[Scripts that build objects]
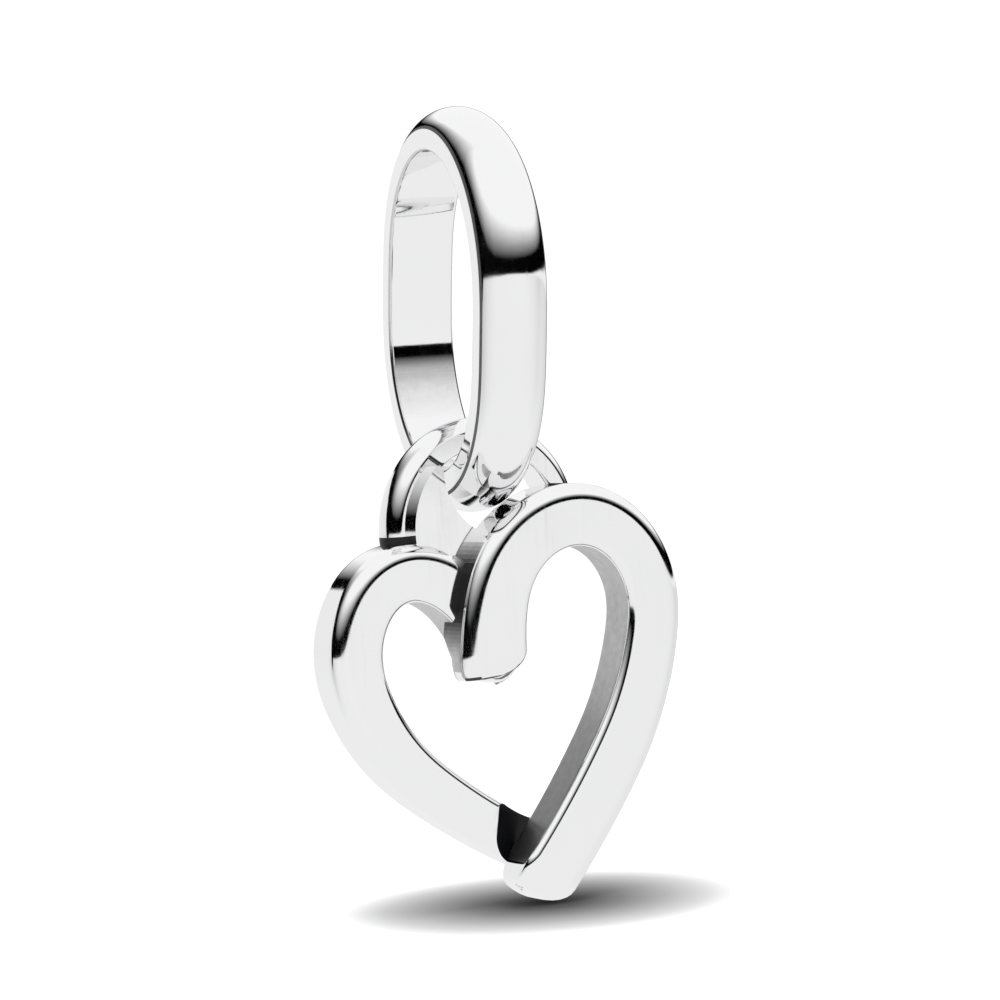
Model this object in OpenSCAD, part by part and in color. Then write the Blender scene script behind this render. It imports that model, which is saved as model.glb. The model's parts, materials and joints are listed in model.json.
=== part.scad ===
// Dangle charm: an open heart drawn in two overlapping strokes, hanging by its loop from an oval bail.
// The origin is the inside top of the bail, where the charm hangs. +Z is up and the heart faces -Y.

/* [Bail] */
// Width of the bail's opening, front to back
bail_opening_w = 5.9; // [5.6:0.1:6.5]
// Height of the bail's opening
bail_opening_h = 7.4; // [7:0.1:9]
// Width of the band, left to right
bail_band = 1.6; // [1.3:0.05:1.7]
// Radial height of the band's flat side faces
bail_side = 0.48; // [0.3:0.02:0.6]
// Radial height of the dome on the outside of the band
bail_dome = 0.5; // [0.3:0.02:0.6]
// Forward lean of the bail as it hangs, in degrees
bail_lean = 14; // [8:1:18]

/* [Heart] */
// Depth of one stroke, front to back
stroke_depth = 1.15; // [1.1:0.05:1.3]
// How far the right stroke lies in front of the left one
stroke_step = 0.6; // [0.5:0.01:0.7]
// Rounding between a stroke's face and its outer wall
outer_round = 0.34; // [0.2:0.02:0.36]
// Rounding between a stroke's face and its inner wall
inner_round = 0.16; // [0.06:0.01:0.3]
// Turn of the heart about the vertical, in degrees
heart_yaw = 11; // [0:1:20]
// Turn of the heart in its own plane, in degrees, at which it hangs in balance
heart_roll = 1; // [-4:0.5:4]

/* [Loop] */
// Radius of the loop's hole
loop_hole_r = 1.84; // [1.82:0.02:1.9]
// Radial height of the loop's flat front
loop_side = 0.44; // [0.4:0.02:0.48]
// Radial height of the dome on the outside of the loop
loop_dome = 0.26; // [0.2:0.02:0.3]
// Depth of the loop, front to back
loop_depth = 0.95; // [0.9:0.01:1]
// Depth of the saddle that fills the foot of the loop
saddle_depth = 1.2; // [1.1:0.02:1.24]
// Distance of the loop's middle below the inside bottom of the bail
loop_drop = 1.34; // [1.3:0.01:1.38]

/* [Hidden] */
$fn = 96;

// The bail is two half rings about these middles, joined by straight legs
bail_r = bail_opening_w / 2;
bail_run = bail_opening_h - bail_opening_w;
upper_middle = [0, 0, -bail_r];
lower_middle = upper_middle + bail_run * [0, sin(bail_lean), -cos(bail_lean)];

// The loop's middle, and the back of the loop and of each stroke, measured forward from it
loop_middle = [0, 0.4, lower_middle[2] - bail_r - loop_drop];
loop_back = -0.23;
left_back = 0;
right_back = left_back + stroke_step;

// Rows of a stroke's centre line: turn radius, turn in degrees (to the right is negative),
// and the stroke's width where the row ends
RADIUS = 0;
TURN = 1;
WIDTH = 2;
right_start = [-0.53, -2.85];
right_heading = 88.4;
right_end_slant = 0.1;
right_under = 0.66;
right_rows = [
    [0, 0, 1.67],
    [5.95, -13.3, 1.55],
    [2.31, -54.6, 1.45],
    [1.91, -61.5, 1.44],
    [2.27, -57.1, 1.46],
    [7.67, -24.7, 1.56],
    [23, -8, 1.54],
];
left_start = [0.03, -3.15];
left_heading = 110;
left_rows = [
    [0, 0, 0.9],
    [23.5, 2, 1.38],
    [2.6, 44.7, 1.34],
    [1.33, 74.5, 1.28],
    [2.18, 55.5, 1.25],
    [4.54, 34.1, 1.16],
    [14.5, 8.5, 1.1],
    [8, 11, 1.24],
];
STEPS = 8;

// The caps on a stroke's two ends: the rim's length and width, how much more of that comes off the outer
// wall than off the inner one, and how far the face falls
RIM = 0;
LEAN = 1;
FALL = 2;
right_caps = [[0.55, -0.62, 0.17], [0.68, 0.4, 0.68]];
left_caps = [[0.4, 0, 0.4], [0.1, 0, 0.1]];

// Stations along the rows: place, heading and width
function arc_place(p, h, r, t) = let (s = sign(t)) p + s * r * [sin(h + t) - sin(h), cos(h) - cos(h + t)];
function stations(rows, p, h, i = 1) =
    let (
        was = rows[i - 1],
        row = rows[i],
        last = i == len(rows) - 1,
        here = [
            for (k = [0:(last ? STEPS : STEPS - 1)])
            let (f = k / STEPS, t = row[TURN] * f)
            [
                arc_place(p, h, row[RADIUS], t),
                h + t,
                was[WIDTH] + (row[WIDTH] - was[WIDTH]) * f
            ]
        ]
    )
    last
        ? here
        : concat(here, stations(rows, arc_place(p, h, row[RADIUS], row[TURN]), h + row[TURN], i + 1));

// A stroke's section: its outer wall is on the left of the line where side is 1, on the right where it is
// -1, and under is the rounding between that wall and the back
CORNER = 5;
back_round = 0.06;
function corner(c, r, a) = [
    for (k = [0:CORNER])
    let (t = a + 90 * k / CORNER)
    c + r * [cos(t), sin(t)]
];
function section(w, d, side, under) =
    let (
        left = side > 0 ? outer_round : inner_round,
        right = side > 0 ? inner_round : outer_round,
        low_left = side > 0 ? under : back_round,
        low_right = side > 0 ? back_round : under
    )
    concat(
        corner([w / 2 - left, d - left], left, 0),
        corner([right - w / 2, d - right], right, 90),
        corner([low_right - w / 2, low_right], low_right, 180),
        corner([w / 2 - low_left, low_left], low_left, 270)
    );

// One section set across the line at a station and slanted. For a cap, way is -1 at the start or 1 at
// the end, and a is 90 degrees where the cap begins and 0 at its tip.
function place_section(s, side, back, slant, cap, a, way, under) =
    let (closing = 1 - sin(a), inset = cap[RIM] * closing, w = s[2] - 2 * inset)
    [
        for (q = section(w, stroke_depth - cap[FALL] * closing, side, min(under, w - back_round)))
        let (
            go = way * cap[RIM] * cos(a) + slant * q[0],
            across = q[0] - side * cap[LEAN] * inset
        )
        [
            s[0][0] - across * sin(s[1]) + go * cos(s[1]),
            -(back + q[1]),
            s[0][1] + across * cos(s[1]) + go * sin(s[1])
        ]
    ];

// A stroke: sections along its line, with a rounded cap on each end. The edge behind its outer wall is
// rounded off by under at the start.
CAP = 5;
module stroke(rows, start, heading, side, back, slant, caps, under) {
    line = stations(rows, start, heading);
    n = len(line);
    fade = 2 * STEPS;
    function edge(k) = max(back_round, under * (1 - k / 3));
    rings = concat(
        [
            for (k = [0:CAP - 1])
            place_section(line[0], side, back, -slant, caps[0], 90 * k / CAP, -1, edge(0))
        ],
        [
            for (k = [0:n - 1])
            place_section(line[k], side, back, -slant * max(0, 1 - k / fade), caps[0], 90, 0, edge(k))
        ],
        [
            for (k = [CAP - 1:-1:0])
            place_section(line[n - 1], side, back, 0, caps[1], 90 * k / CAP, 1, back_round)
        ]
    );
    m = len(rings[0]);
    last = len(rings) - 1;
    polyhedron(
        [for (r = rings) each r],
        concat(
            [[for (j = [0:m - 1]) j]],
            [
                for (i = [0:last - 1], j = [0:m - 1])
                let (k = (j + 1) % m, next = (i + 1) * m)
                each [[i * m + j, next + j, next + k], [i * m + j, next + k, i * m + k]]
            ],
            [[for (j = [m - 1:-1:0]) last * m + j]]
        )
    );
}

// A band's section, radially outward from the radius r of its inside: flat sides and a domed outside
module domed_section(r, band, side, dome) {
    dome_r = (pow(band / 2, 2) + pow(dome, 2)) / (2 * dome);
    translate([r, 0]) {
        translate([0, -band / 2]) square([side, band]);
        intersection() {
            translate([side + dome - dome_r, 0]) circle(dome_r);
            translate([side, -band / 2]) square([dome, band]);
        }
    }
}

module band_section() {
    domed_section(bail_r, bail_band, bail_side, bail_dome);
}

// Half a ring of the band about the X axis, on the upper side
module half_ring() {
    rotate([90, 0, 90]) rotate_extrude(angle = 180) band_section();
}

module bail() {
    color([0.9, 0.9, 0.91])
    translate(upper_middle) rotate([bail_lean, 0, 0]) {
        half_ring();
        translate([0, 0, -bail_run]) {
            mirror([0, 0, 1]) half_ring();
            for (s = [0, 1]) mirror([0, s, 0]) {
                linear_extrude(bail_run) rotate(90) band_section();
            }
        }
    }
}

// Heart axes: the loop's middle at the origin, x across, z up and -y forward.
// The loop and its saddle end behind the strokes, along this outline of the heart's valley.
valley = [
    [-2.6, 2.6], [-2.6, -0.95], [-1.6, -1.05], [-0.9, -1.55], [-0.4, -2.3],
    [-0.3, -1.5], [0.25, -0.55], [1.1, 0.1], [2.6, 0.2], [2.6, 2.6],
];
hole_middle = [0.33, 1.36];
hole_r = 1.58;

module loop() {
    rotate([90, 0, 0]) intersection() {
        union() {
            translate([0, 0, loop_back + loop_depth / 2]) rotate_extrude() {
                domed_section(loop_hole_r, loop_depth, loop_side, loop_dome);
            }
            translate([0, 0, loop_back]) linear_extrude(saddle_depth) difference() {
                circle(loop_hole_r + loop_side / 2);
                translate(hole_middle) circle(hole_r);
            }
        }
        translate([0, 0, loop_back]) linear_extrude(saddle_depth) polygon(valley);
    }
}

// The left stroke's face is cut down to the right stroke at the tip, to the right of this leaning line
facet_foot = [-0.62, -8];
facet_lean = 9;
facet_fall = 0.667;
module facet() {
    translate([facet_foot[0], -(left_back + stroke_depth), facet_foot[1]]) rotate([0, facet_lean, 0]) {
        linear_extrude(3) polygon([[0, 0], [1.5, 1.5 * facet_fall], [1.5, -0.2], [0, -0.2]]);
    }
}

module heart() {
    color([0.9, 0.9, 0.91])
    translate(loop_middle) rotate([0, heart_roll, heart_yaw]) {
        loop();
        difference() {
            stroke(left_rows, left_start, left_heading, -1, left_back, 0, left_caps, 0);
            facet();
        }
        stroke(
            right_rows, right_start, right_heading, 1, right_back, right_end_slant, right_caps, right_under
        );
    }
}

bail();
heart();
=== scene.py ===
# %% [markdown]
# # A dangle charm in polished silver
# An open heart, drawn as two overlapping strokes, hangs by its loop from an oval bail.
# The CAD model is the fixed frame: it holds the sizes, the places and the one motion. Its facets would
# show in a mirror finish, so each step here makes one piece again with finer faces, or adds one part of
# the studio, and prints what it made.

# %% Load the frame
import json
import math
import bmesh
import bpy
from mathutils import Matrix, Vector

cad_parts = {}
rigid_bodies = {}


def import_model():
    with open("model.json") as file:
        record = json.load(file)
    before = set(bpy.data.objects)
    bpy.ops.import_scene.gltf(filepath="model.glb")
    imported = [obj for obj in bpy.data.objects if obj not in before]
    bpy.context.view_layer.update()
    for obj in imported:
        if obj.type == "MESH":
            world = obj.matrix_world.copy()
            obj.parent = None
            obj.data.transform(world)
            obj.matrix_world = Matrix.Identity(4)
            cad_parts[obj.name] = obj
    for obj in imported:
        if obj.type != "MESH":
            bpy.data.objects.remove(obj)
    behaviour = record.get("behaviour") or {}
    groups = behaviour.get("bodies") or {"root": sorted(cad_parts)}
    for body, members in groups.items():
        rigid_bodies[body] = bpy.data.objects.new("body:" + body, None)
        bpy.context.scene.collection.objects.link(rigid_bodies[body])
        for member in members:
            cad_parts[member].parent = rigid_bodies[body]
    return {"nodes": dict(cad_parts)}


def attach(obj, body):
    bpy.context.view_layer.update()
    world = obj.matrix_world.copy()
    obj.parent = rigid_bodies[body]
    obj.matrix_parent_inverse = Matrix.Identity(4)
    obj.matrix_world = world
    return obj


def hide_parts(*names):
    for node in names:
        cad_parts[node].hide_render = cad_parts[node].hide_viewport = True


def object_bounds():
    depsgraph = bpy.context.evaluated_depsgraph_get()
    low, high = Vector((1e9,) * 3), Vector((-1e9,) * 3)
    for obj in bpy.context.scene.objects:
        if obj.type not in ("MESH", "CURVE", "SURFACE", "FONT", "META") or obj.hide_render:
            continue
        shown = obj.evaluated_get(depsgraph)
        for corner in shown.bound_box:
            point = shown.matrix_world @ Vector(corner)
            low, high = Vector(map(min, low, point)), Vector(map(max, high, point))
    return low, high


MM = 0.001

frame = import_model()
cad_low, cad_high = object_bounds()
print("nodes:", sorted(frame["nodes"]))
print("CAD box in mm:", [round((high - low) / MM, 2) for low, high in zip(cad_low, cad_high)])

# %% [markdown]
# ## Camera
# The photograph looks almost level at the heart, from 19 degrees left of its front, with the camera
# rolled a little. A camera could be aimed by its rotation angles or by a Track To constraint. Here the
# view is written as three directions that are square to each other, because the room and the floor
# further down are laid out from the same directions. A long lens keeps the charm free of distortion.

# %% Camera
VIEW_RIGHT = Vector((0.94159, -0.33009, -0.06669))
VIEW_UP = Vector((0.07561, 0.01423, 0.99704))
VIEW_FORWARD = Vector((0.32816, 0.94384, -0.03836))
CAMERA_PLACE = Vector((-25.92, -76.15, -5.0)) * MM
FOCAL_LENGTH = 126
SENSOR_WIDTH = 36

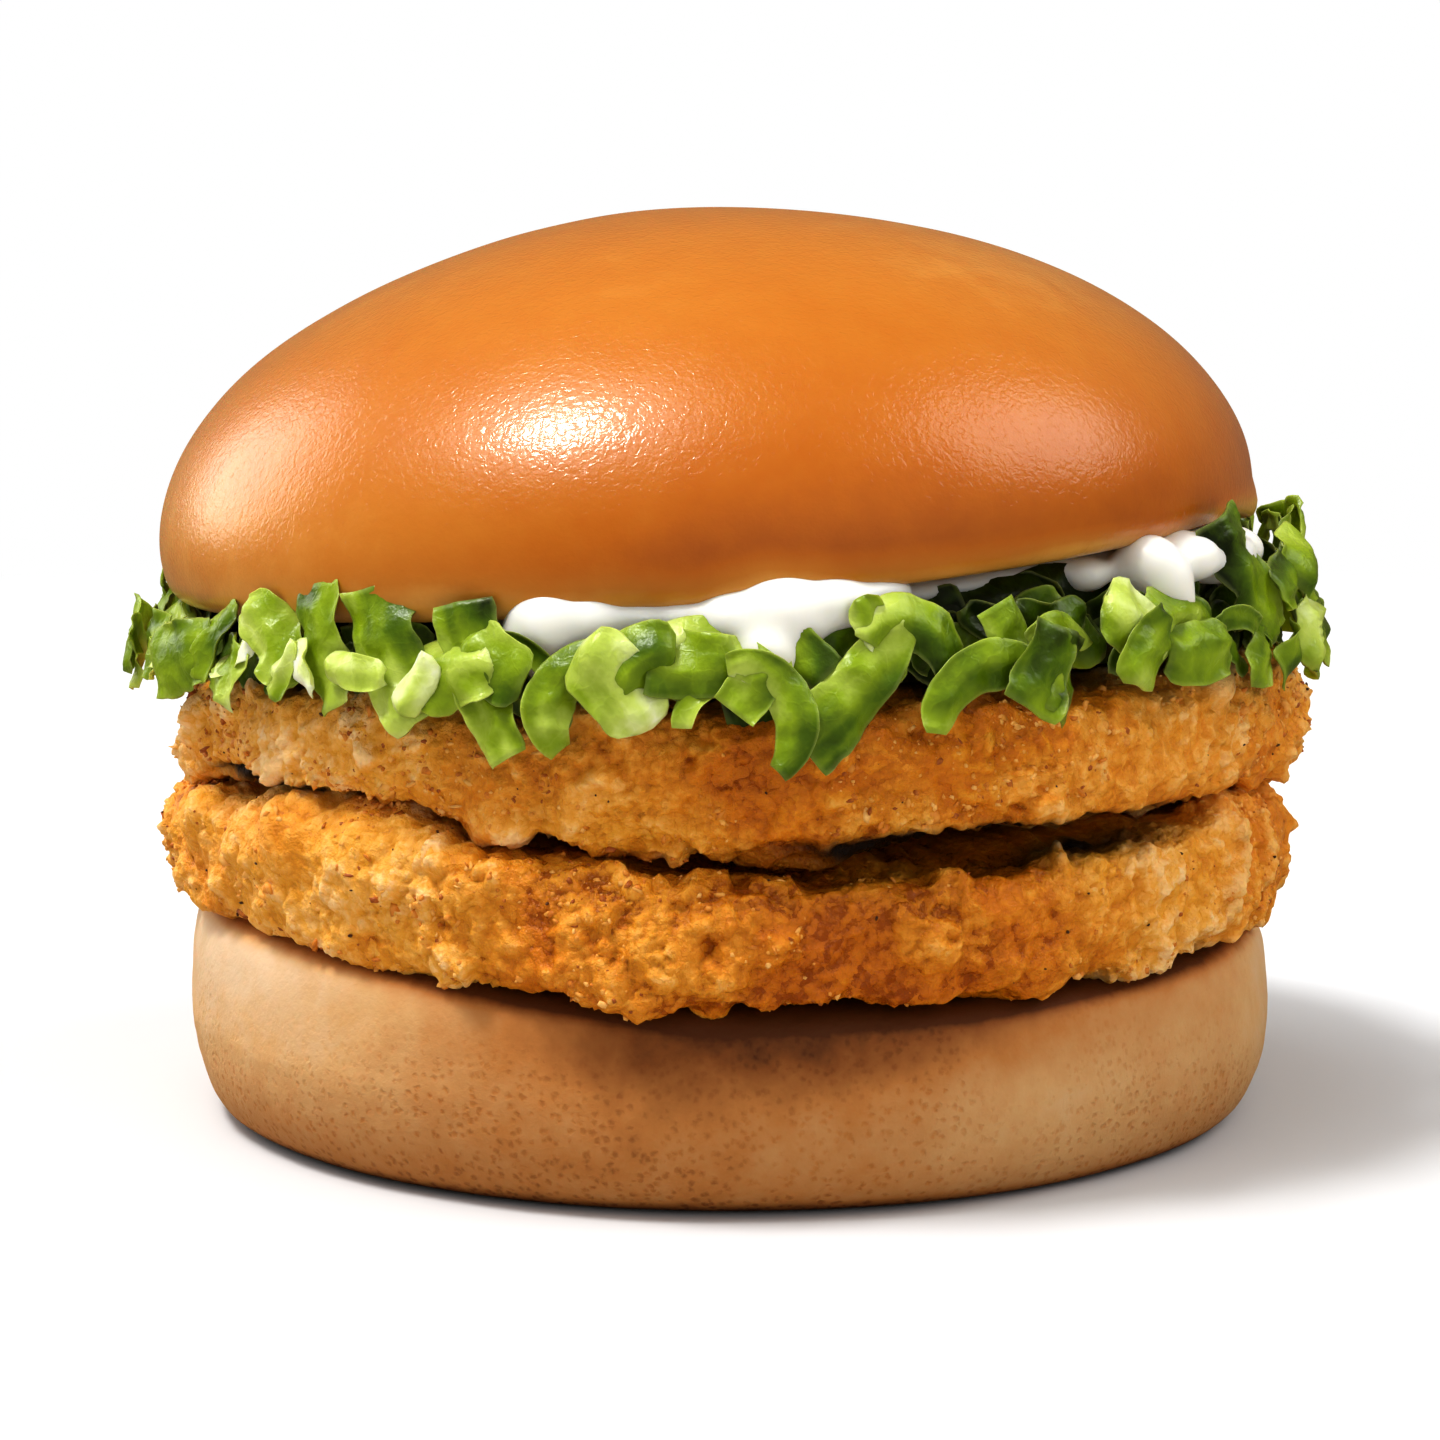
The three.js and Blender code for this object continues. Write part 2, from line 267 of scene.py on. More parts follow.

▶ Exercise aim: Quote the lines that begin at the line containing "linear_extrude(3) polygon([[0, 0], [1.5, 1.5" and end at the line containing "before = set(bpy.data.objects)", keeping both of those lines.

▶ Answer to the problem:
        linear_extrude(3) polygon([[0, 0], [1.5, 1.5 * facet_fall], [1.5, -0.2], [0, -0.2]]);
    }
}

module heart() {
    color([0.9, 0.9, 0.91])
    translate(loop_middle) rotate([0, heart_roll, heart_yaw]) {
        loop();
        difference() {
            stroke(left_rows, left_start, left_heading, -1, left_back, 0, left_caps, 0);
            facet();
        }
        stroke(
            right_rows, right_start, right_heading, 1, right_back, right_end_slant, right_caps, right_under
        );
    }
}

bail();
heart();
=== scene.py ===
# %% [markdown]
# # A dangle charm in polished silver
# An open heart, drawn as two overlapping strokes, hangs by its loop from an oval bail.
# The CAD model is the fixed frame: it holds the sizes, the places and the one motion. Its facets would
# show in a mirror finish, so each step here makes one piece again with finer faces, or adds one part of
# the studio, and prints what it made.

# %% Load the frame
import json
import math
import bmesh
import bpy
from mathutils import Matrix, Vector

cad_parts = {}
rigid_bodies = {}


def import_model():
    with open("model.json") as file:
        record = json.load(file)
    before = set(bpy.data.objects)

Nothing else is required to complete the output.